In effect we have a younger, more radical and wholly home-grown movement for gender justice working itself into the political fabric of Egypt. Gone is the embarrassment that was a feature of most things feminine. Many no longer bother to distance themselves from feminism choosing rather to redefine what it means for them.

It is true that the constitution we have has failed to add any rights to women or to guarantee gender equality, and true that the Shura Council that now legislates has even worse female representation than parliament did and is dithering in its vote on making it mandatory to have a woman in all election lists; but the public condemnations against the constitution, the Shura Council and the election law are loud and angry. 

Opposition parties, networks and social movements are now aware of gender justice as an inclusive domain which will liberate both men and women.

The road is a long and winding one and the women and men travelling it may be few or many but there is no doubt that gender justice is now a proud call coming from a broader base not an embarrassed whimper circulating in the corridors of power. There is also no doubt that the situation of women and their rights and freedoms is at the core of Egyptian politics as different moralities and ideologies collide and in so doing change the identity politics of gender.
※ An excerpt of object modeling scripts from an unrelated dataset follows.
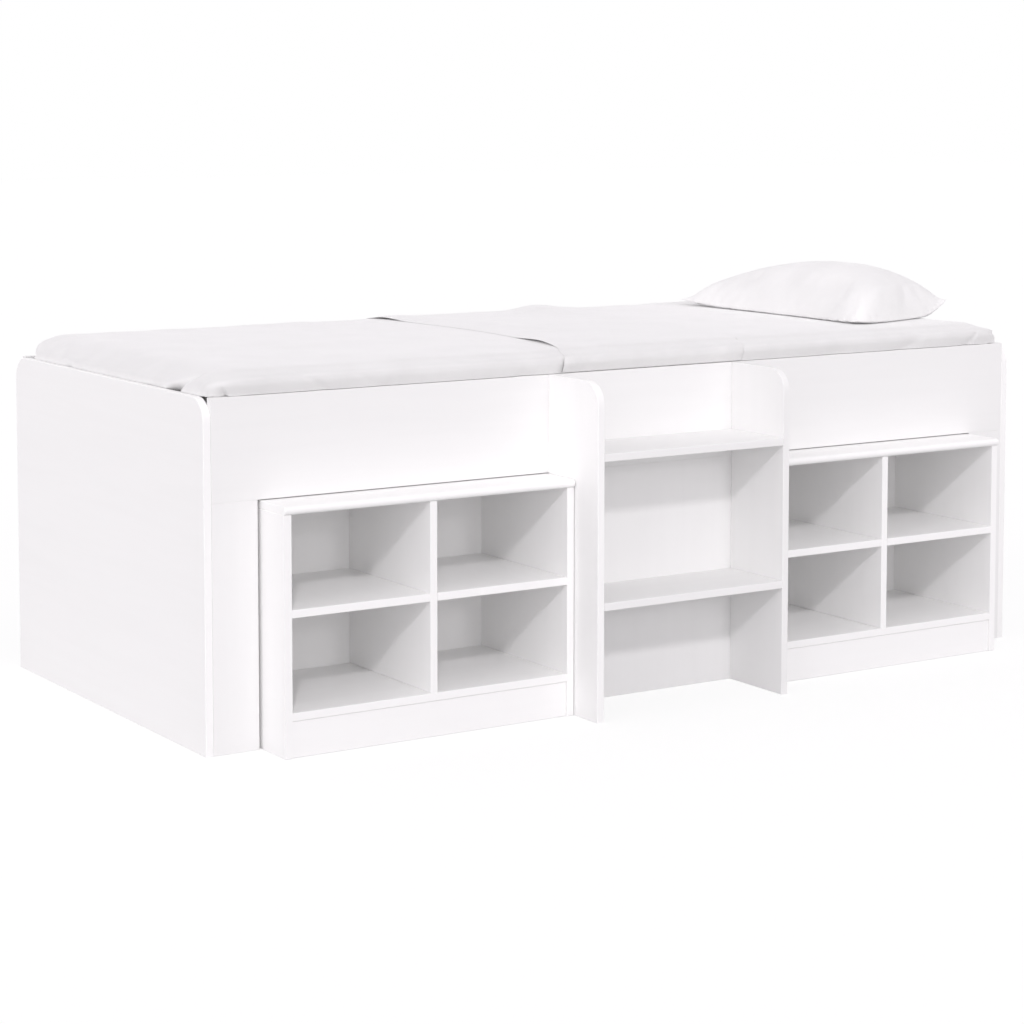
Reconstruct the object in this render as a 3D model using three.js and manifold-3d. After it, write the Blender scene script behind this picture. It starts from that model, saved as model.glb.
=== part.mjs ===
// Loft bed with a step unit in the middle of its front and a bookcase pushed in on either side of it.
// Millimetres, +Z up, +X along the bed towards the pillow, +Y from the front to the back.
// The origin is on the floor, under the middle of the outline.

import * as THREE from 'three';
import { mergeVertices } from 'three/addons/utils/BufferGeometryUtils.js';
import Module from 'manifold-3d';

const wasm = await Module();
wasm.setup();

// Bed frame
const bedLength = 2050;
const bedWidth = 936;
const bedHeight = 690;
const boardThickness = 16;
const cornerRadius = 48;
const railHeight = 202;
const legWidth = 98;

// Joints and edges
const glueLine = 0.1;
const edgeBreak = 1;
const seamBreak = 0.4;
const softClearance = 0.5;

// Slatted base
const slatCount = 14;
const slatWidth = 70;
const slatThickness = 18;
const slatRound = 4;
const ledgeHeight = 30;
const ledgeDepth = 25;

// Corner brackets inside the frame
const bracketLeaf = 40;
const bracketHeight = 44;
const bracketMetal = 3;
const bracketUnderSlats = 4;
const screwHeadRadius = 5.5;
const screwHeadRise = 2.4;
const screwSpacing = 22;

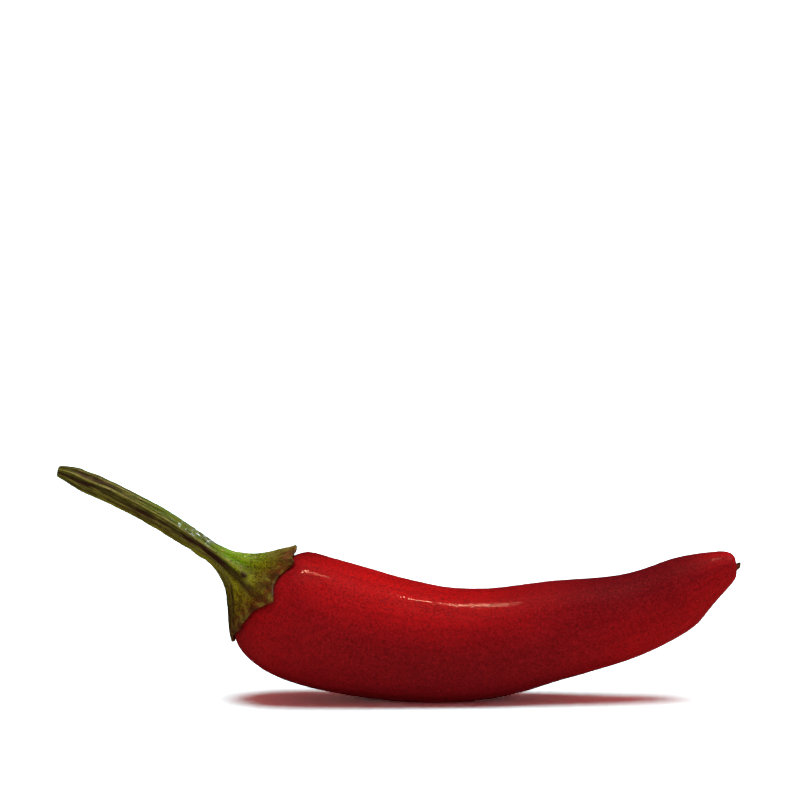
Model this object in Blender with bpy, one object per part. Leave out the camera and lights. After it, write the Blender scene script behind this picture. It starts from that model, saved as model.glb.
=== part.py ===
"""A fresh red chilli pepper that lies on its belly, in metres, +Z up.

The origin is the middle of the small flat spot that the pod rests on. +X runs along the chilli to its blossom end.
A place on the pod is how far along it lies, from the shoulder at 0 to the blossom end at 1, and an angle round it,
from the top at 0 over the front (-Y) at a quarter turn.
"""
import math

import bmesh
import bpy
import numpy as np

MM = 0.001
CLEARANCE = 0.3 * MM  # left between two pieces that grew against each other

# The pod: place along it, then the middle of the section (x, z) and its half height before the ends close, in mm
POD_STATIONS = (
    (0.00, -32.3, 20.4, 4.6),
    (0.10, -27.46, 16.55, 9.62),
    (0.155, -24.55, 14.9, 10.67),
    (0.22, -20.21, 13.26, 10.86),
    (0.35, -1.66, 9.16, 9.8),
    (0.50, 17.92, 11.05, 8.36),
    (0.65, 30.2, 13.6, 7.12),
    (0.80, 38.2, 16.65, 6.2),
    (0.92, 43.4, 19.85, 5.65),
    (0.97, 47.6, 21.85, 5.1),
    (1.00, 49.55, 22.2, 5.6),
)
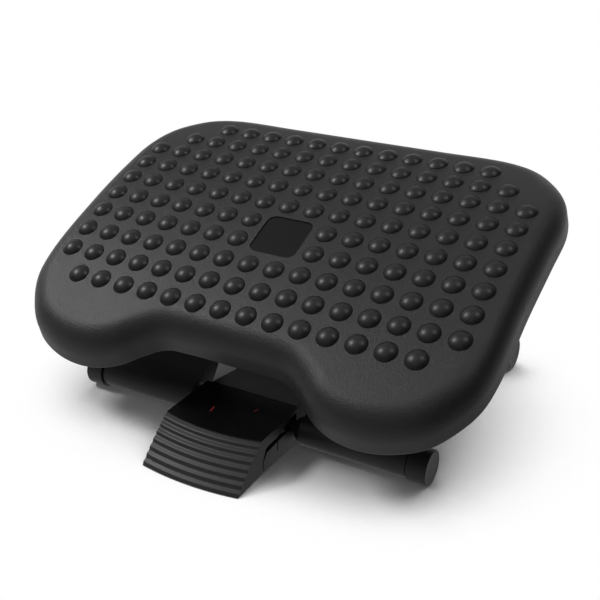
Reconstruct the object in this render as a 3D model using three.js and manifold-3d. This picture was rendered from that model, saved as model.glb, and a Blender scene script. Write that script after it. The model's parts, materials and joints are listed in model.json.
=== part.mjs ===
// A tilting under desk footrest: a domed deck on a swinging leg, a pedal that frees the leg and a floor frame
// Millimetres. X runs across, Y runs from the user towards the wall, Z is up, and the floor is Z = 0.
// The floor frame and the pedal are drawn with Y = 0 on the front axle, the leg along its own length, and the
// deck about the middle of its domes.
import * as THREE from "three";
import { mergeVertices } from "three/addons/utils/BufferGeometryUtils.js";
import Module from "manifold-3d";

const wasm = await Module();
wasm.setup();

// Clearances shared by all pieces
const fitGap = 0.3;
const overrun = 4;
const degree = Math.PI / 180;

// Pose in which the footrest stands
const deckTilt = 21.6;
const legAngle = 53.8;

// Deck
const deckWidth = 456;
const deckFrontReach = 183;
const deckRearReach = 156;
const crownRadius = 750;
const hollowStripPitches = 2;
const shoulderSteps = 4;
const hollowShoulderSteps = 2;
const skirtDrop = 32.5;
const skirtFlare = 0.9;
const shoulderRadius = 22;
const deckWall = 3.5;
const ribThickness = 2;
const ribDepth = 12;
const ribSpacing = 76;
const crossRibSpacing = 104;
const pivotDrop = 35;

// Half of the deck's outline from the front centre to the rear centre. The first number is a share of half
// the width. The second is a share of the front reach where it is negative and of the rear reach elsewhere.
const outlineShares = [
  [0, -0.794],
  [0.175, -0.794],
  [0.272, -0.806],
  [0.349, -0.864],
  [0.428, -0.942],
  [0.525, -0.99],
  [0.64, -1],
  [0.754, -0.971],
  [0.857, -0.906],
  [0.93, -0.803],
  [0.98, -0.685],
  [1, -0.535],
  [1, -0.164],
  [1, 0.192],
  [0.993, 0.498],
  [0.95, 0.704],
  [0.876, 0.844],
  [0.788, 0.941],
  [0.657, 0.996],
  [0.351, 1],
  [0, 1],
];
const outlineDivisions = 80;

// Domes, in rows from the wall to the user. Their grid is square, and its pitches are shares of the deck's
// width and of its depth.
const domeAcrossShare = 0.057;
const domeAlongShare = 0.0767;
const domePitchAcross = deckWidth * domeAcrossShare;
const domePitchAlong = (deckFrontReach + deckRearReach) * domeAlongShare;
const domeRadius = 10;
const domeHeight = 4.5;
const domeSink = 1;
const domesPerRow = [12, 14, 16, 16, 16, 16, 16, 16, 16, 14];
const domeSides = 8;
// The ring between a dome's foot and its top, as shares of the dome's own radius and height
const domeRingShare = 0.72;
const domeRingHeightShare = 0.66;

// Blank plate in the middle of the deck
const badgeSize = 47;
const badgeCorner = 8.5;
const badgeRecess = 2;
const badgeThickness = 1.1;

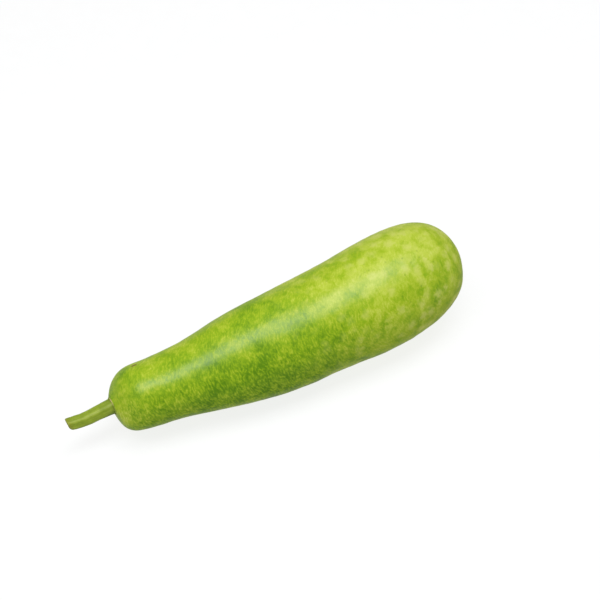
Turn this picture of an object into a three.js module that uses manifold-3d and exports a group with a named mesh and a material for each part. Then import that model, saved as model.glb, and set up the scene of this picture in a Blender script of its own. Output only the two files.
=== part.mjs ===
// A bottle gourd with its cut stalk, lying on its belly.
// Millimetres, +Z up, the stalk towards -X and the blossom end towards +X.
import * as THREE from 'three';
import { mergeVertices } from 'three/addons/utils/BufferGeometryUtils.js';
import Module from 'manifold-3d';

// Fruit: distances run along its axis from the pole at the neck
const FRUIT_LENGTH = 310;
const NECK_CAP = 34.3;
const NECK_POWER = 2.13;
const BLOSSOM_CAP = 95.2;
const BLOSSOM_POWER = 2.44;
const SIDEWAYS_BOW = -10.6;

// The end of the neck sags below the stalk's root: the sag grows within the first distance from
// the socket's lip and has faded out again at about the second one
const NECK_SAG = 5.7;
const SAG_GROWS_WITHIN = 1.5;
const SAG_ENDS_AT = 12.8;

// The axis also drops towards the other pole, over this distance
const BLOSSOM_DROP = 2;
const DROP_LENGTH = 25;

// Radius of the body at each distance, before the two ends are rounded off
const BODY_AT = [0, 31, 62, 99, 140, 180, 220, 260, 310];
const BODY_RADIUS = [31.2, 26.6, 29.0, 35.4, 39.9, 41.6, 44.7, 47.2, 53.0];

// Gentle swellings of the skin: height, waves along the fruit, waves around it, and turn
const SWELLINGS = [
  { height: 0.45, along: 1.5, around: 2, turn: 0.87 },
  { height: 0.3, along: 2.5, around: 3, turn: 2.5 },
  { height: 0.2, along: 4, around: 1, turn: 5.33 },
];
const SWELLING_FADE = 30;

// The underside is fuller where the fruit lies: by how much, where and over what length along the
// fruit, and in what direction and how widely around it
const BELLY_FULLNESS = 1.8;
const BELLY_AT = 182;
const BELLY_LENGTH = 30;
const BELLY_TURN = THREE.MathUtils.degToRad(-70);
const BELLY_SPREAD = 0.14;

// Socket that the stalk stands in, and the scar that the flower leaves
const SOCKET_LIP_AT = 0.6;
const SOCKET_DEPTH = 1.4;
const SCAR_EDGE_AT = 0.28;
const SCAR_DEPTH = 0.9;
const SCAR_BUTTON_RADIUS = 2.4;
const SCAR_BUTTON_HEIGHT = 0.7;

// Rest: the axis climbs towards the thick end, and the belly is pressed flat where it lies
const REST_TILT = THREE.MathUtils.degToRad(2.8);
const FLAT_DEPTH = 0.6;

// Stalk: it leaves the neck along -X, and its centre line dips a little and then turns up.
// Distances run along it from the pole of the neck.
const STALK_GAP = 0.3;
const STALK_LENGTH = 36.1;
const STALK_AT = [0, 11.5, 23, STALK_LENGTH];
const STALK_RISE = [0, -0.4, -0.8, 1.7];
const STALK_BASE_RADIUS = 5.9;
const STALK_TIP_RADIUS = 4.9;
const STALK_FLARE = 0.3;
const STALK_FLARE_LENGTH = 3;
const STALK_RIDGES = 5;
const STALK_RIDGE_HEIGHT = 0.22;
const STALK_RIDGE_TURN = THREE.MathUtils.degToRad(64);
const STALK_CUT_SLANT = THREE.MathUtils.degToRad(17);
const STALK_SLANT_POWER = 4;
const STALK_CUT_ROUNDING = 0.9;
const STALK_CUT_BULGE = 0.3;

// Fineness of the facets
const FRUIT_SIDES = 64;
const FRUIT_RINGS = 46;
const STALK_SIDES = 40;
const STALK_RINGS = 14;
const MERGE_WITHIN = 1e-4;

// Smooth curve through the points (at[i], value[i])
function smoothThrough(at, value, x) {
  const last = at.length - 1;
  const slope = at.map((_, i) => {
    const before = Math.max(i - 1, 0);
    const after = Math.min(i + 1, last);
    return (value[after] - value[before]) / (at[after] - at[before]);
  });
  let i = 0;
  while (i < last - 1 && x >= at[i + 1]) i += 1;
  const step = at[i + 1] - at[i];
  const t = (x - at[i]) / step;
  const t2 = t * t;
  const t3 = t2 * t;
  return (2 * t3 - 3 * t2 + 1) * value[i] + (t3 - 2 * t2 + t) * step * slope[i]
    + (3 * t2 - 2 * t3) * value[i + 1] + (t3 - t2) * step * slope[i + 1];
}

// 0 at the pole and 1 from the cap's length onwards, round like a superellipse
function roundedEnd(distance, length, power) {
  if (distance >= length) return 1;
  return (1 - (1 - distance / length) ** power) ** (1 / power);
}

function fruitRadius(s) {
  const neck = roundedEnd(s, NECK_CAP, NECK_POWER);
  const blossom = roundedEnd(FRUIT_LENGTH - s, BLOSSOM_CAP, BLOSSOM_POWER);
  return smoothThrough(BODY_AT, BODY_RADIUS, s) * neck * blossom;
}

function swelling(s, angle) {
  const turns = 2 * Math.PI * s / FRUIT_LENGTH;
  const fade = Math.min(1, s / SWELLING_FADE, (FRUIT_LENGTH - s) / SWELLING_FADE);
  return SWELLINGS.reduce((total, { height, along, around, turn }) => {
    const wave = Math.sin(along * turns + turn) * Math.cos(around * angle + turn);
    return total + fade * height * wave;
  }, 0);
}

function bellyFullness(s, angle) {
  const along = Math.exp(-(((s - BELLY_AT) / BELLY_LENGTH) ** 2));
  const around = Math.exp((Math.cos(angle - BELLY_TURN) - 1) / BELLY_SPREAD);
  return BELLY_FULLNESS * along * around;
}

function fruitAxis(s) {
  const fromMiddle = 2 * s / FRUIT_LENGTH - 1;
  const beyondLip = Math.max(s - SOCKET_LIP_AT, 0);
  const sag = (1 - Math.exp(-beyondLip / SAG_GROWS_WITHIN)) * Math.exp(-((s / SAG_ENDS_AT) ** 2));
  const drop = Math.exp(-(((FRUIT_LENGTH - s) / DROP_LENGTH) ** 2));
  const sideways = SIDEWAYS_BOW * (1 - fromMiddle ** 2);
  return new THREE.Vector3(s, sideways, -NECK_SAG * sag - BLOSSOM_DROP * drop);
}

// A closed skin over rings of points, with a point at each end
function closedSkin(start, rings, end) {
  const sides = rings[0].length;
  const points = [start, ...rings.flat(), end];
  const endIndex = points.length - 1;
  const index = [];
  const at = (ring, side) => 1 + ring * sides + side % sides;
  for (let side = 0; side < sides; side += 1) {
    index.push(0, at(0, side + 1), at(0, side));
    index.push(endIndex, at(rings.length - 1, side), at(rings.length - 1, side + 1));
    for (let ring = 0; ring < rings.length - 1; ring += 1) {
      const a = at(ring, side);
      const b = at(ring, side + 1);
      const c = at(ring + 1, side + 1);
      const d = at(ring + 1, side);
      index.push(a, b, c, a, c, d);
    }
  }
  const geometry = new THREE.BufferGeometry().setFromPoints(points);
  geometry.setIndex(index);
  return geometry;
}

// Ring of the fruit at distance s, drawn in or out to the given radius
function fruitRing(s, radius) {
  return Array.from({ length: FRUIT_SIDES }, (_, side) => {
    const angle = 2 * Math.PI * side / FRUIT_SIDES;
    const reach = radius + swelling(s, angle) + bellyFullness(s, angle);
    const spoke = new THREE.Vector3(0, reach * Math.cos(angle), reach * Math.sin(angle));
    return fruitAxis(s).add(spoke);
  });
}

function fruitGeometry() {
  const first = SOCKET_LIP_AT;
  const last = FRUIT_LENGTH - SCAR_EDGE_AT;
  const scarFloor = last - SCAR_DEPTH;
  const scarRadius = fruitRadius(last);

  const skin = Array.from({ length: FRUIT_RINGS }, (_, i) => {
    const turn = Math.PI * i / (FRUIT_RINGS - 1);
    const s = first + (last - first) * (1 - Math.cos(turn)) / 2;
    return fruitRing(s, fruitRadius(s));
  });
  const intoFruit = new THREE.Vector3(SOCKET_DEPTH, 0, 0);
  const socket = fruitRing(first, fruitRadius(first)).map((point) => point.add(intoFruit));
  const socketMiddle = fruitAxis(first).add(intoFruit);
  const scar = [
    fruitRing(scarFloor, (scarRadius + SCAR_BUTTON_RADIUS) / 2),
    fruitRing(scarFloor, SCAR_BUTTON_RADIUS),
  ];
  const button = fruitAxis(scarFloor + SCAR_BUTTON_HEIGHT);
  const geometry = closedSkin(socketMiddle, [socket, ...skin, ...scar], button);
  return geometry.rotateY(-REST_TILT);
}

// Centre of the stalk at distance d from the pole of the neck, which is negative inside the socket
function stalkCentre(d) {
  return new THREE.Vector3(-d, 0, smoothThrough(STALK_AT, STALK_RISE, Math.max(d, 0)));
}

function stalkRadius(d) {
  const flare = STALK_FLARE * Math.exp(-((d / STALK_FLARE_LENGTH) ** 2));
  return THREE.MathUtils.lerp(STALK_BASE_RADIUS, STALK_TIP_RADIUS, Math.max(d, 0) / STALK_LENGTH) + flare;
}

// Ring of the stalk, square to its centre line but for the slant, and moved ahead along the line
function stalkRing(d, radius, slant, lift) {
  const step = 0.5;
  const ahead = stalkCentre(d + step).sub(stalkCentre(d - step)).normalize();
  const across = new THREE.Vector3(0, -1, 0);
  const upward = new THREE.Vector3().crossVectors(ahead, across);
  return Array.from({ length: STALK_SIDES }, (_, side) => {
    const angle = 2 * Math.PI * side / STALK_SIDES;
    const ridge = Math.cos(STALK_RIDGES * (angle - STALK_RIDGE_TURN));
    const reach = radius + STALK_RIDGE_HEIGHT * ridge;
    const up = reach * Math.sin(angle);
    return stalkCentre(d)
      .addScaledVector(across, reach * Math.cos(angle))
      .addScaledVector(upward, up)
      .addScaledVector(ahead, up * Math.tan(slant) + lift);
  });
}

function stalkGeometry() {
  const foot = -(SOCKET_LIP_AT + SOCKET_DEPTH - STALK_GAP);
  const rings = Array.from({ length: STALK_RINGS }, (_, i) => {
    const t = i / (STALK_RINGS - 1);
    const d = THREE.MathUtils.lerp(foot, STALK_LENGTH, t);
    return stalkRing(d, stalkRadius(d), STALK_CUT_SLANT * t ** STALK_SLANT_POWER, 0);
  });
  const cutRadius = STALK_TIP_RADIUS - STALK_CUT_ROUNDING;
  const cut = stalkRing(STALK_LENGTH, cutRadius, STALK_CUT_SLANT, STALK_CUT_BULGE);
  const middle = cut.reduce((sum, point) => sum.add(point), new THREE.Vector3()).divideScalar(cut.length);
  return closedSkin(stalkCentre(foot), [...rings, cut], middle).rotateY(-REST_TILT);
}

function toSolid(wasm, geometry) {
  const merged = mergeVertices(geometry, MERGE_WITHIN);
  const mesh = new wasm.Mesh({
    numProp: 3,
    vertProperties: new Float32Array(merged.attributes.position.array),
    triVerts: new Uint32Array(merged.index.array),
  });
  return new wasm.Manifold(mesh);
}

function fromSolid(solid) {
  const mesh = solid.getMesh();
  const geometry = new THREE.BufferGeometry();
  geometry.setAttribute('position', new THREE.BufferAttribute(mesh.vertProperties, 3));
  geometry.setIndex(new THREE.BufferAttribute(mesh.triVerts, 1));
  return geometry;
}

const wasm = await Module();
wasm.setup();

const fruitSkin = fruitGeometry();
const stalkSkin = stalkGeometry();

// Press the belly flat: everything below the surface that it lies on is cut away
fruitSkin.computeBoundingBox();
const floor = fruitSkin.boundingBox.min.z + FLAT_DEPTH;
const belowFloor = new THREE.BoxGeometry(2 * FRUIT_LENGTH, FRUIT_LENGTH, 2 * FLAT_DEPTH);
belowFloor.deleteAttribute('normal');
belowFloor.deleteAttribute('uv');
belowFloor.translate(FRUIT_LENGTH / 2, 0, floor - FLAT_DEPTH);
const fruitSolid = toSolid(wasm, fruitSkin).subtract(toSolid(wasm, belowFloor));

const skinMaterial = new THREE.MeshStandardMaterial({ color: 0x9dba40, roughness: 0.42, metalness: 0 });
const stalkMaterial = new THREE.MeshStandardMaterial({ color: 0x93a63c, roughness: 0.6, metalness: 0 });

const fruit = new THREE.Mesh(fromSolid(fruitSolid), skinMaterial);
fruit.name = 'fruit';
const stalk = new THREE.Mesh(stalkSkin, stalkMaterial);
stalk.name = 'stalk';

const gourd = new THREE.Group();
gourd.add(fruit, stalk);

// Origin at the middle of the underside of the whole gourd's box
const box = new THREE.Box3().setFromObject(gourd);
const middle = box.getCenter(new THREE.Vector3());
gourd.position.set(-middle.x, -middle.y, -floor);

export default gourd;
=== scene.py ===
"""A bottle gourd on its belly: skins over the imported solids, their materials and a plain studio."""

import math

import bpy
import numpy as np
from mathutils import Matrix, Vector


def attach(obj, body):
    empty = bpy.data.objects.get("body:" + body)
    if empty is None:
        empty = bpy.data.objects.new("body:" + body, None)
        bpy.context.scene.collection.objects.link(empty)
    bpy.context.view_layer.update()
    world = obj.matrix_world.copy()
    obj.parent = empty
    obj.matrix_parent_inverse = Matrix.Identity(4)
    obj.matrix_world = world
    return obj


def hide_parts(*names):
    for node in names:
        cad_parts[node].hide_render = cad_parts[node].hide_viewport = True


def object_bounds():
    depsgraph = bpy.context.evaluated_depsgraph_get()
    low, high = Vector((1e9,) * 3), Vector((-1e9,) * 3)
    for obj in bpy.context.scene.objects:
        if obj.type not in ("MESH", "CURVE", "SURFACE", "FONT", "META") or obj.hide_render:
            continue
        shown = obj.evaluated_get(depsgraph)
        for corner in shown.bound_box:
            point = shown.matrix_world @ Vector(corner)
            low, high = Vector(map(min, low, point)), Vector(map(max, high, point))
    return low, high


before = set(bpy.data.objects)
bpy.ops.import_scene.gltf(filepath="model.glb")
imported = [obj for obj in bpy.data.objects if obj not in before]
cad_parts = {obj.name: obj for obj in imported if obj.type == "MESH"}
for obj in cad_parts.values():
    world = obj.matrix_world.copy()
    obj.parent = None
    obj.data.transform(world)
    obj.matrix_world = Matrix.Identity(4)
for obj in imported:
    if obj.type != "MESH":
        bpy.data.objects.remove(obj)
cad_low, cad_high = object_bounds()

MM = 0.001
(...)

The millions of women's ID cards issued by the old National Council for Women enabled the sweeping victory of political Islam, as women voters are now the key to political success. Such are the unforeseen consequences of many development interventions.

The revolution will also yield its fruits in good time. It will enable a genuine movement of unashamed and effective women politicians and activists whose impact and numbers will grow. Change is coming at the hands of women and men who understand the meaning of justice and the price that must be paid to secure a better world.